PyPI version fury.io PyPI license PyPI download month

Makes it easy to parallelize your calculations in pandas on all your CPUs.

Installation

pip install --upgrade parallel-pandas

Quickstart

import pandas as pd
import numpy as np
from parallel_pandas import ParallelPandas

#initialize parallel-pandas
ParallelPandas.initialize(n_cpu=16, split_factor=4, disable_pr_bar=True)

# create big DataFrame
df = pd.DataFrame(np.random.random((1_000_000, 100)))

# calculate multiple quantiles. Pandas only uses one core of CPU
%%timeit
res = df.quantile(q=[.25, .5, .95], axis=1)

3.66 s ± 31.6 ms per loop (mean ± std. dev. of 7 runs, 1 loop each)

#p_quantile is parallel analogue of quantile methods. Can use all cores of your CPU.
%%timeit
res = df.p_quantile(q=[.25, .5, .95], axis=1)

679 ms ± 10.4 ms per loop (mean ± std. dev. of 7 runs, 1 loop each)

As you can see the p_quantile method is 5 times faster!

Usage

Under the hood, parallel-pandas works very simply. The Dataframe or Series is split into chunks along the first or second axis. Then these chunks are passed to a pool of processes or threads where the desired method is executed on each part. At the end, the parts are concatenated to get the final result.

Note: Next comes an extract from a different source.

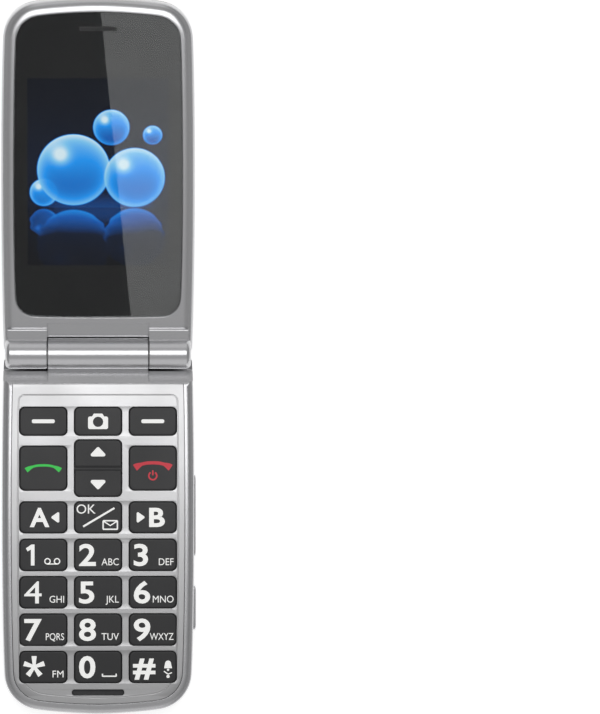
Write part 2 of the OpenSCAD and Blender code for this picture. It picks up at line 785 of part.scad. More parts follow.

When initializing parallel-pandas you can specify the following options:

  1. n_cpu - the number of cores of your CPU that you want to use (default None - use all cores of CPU)
  2. split_factor - Affects the number of chunks into which the DataFrame/Series is split according to the formula chunks_number = split_factor*n_cpu (default 1).
  3. show_vmem - Shows a progress bar with available RAM (default False)
  4. disable_pr_bar - Disable the progress bar for parallel tasks (default False)

For example

import pandas as pd
import numpy as np
from parallel_pandas import ParallelPandas

#initialize parallel-pandas
ParallelPandas.initialize(n_cpu=16, split_factor=4, disable_pr_bar=False)

# create big DataFrame
df = pd.DataFrame(np.random.random((1_000_000, 100)))

During initialization, we specified split_factor=4 and n_cpu = 16, so the DataFrame will be split into 64 chunks (in the case of the describe method, axis = 1) and the progress bar shows the progress for each chunk

You can parallelize any expression with pandas Dataframe. For example, let's do a z-score normalization of columns in a dataframe. Let's look at the execution time and memory consumption. Compare with synchronous execution and with Dask.DataFrame

import pandas as pd
import numpy as np
from parallel_pandas import ParallelPandas
import dask.dataframe as dd
from time import monotonic

#initialize parallel-pandas
ParallelPandas.initialize(n_cpu=16, split_factor=8, disable_pr_bar=True)

# create big DataFrame
df = pd.DataFrame(np.random.random((1_000_000, 1000)))

# create dask DataFrame
ddf = dd.from_pandas(df, npartitions=128)

start = monotonic()
res=(df-df.mean())/df.std()
print(f'synchronous z-score normalization time took: {monotonic()-start:.1f} s.')
synchronous z-score normalization time took: 21.7 s.
#parallel-pandas
start = monotonic()
res=(df-df.p_mean())/df.p_std()
print(f'parallel z-score normalization time took: {monotonic()-start:.1f} s.')
parallel z-score normalization time took: 11.7 s.
#dask dataframe
start = monotonic()
res=((ddf-ddf.mean())/ddf.std()).compute()
print(f'dask parallel z-score normalization time took: {monotonic()-start:.1f} s.')
dask parallel z-score normalization time took: 12.5 s.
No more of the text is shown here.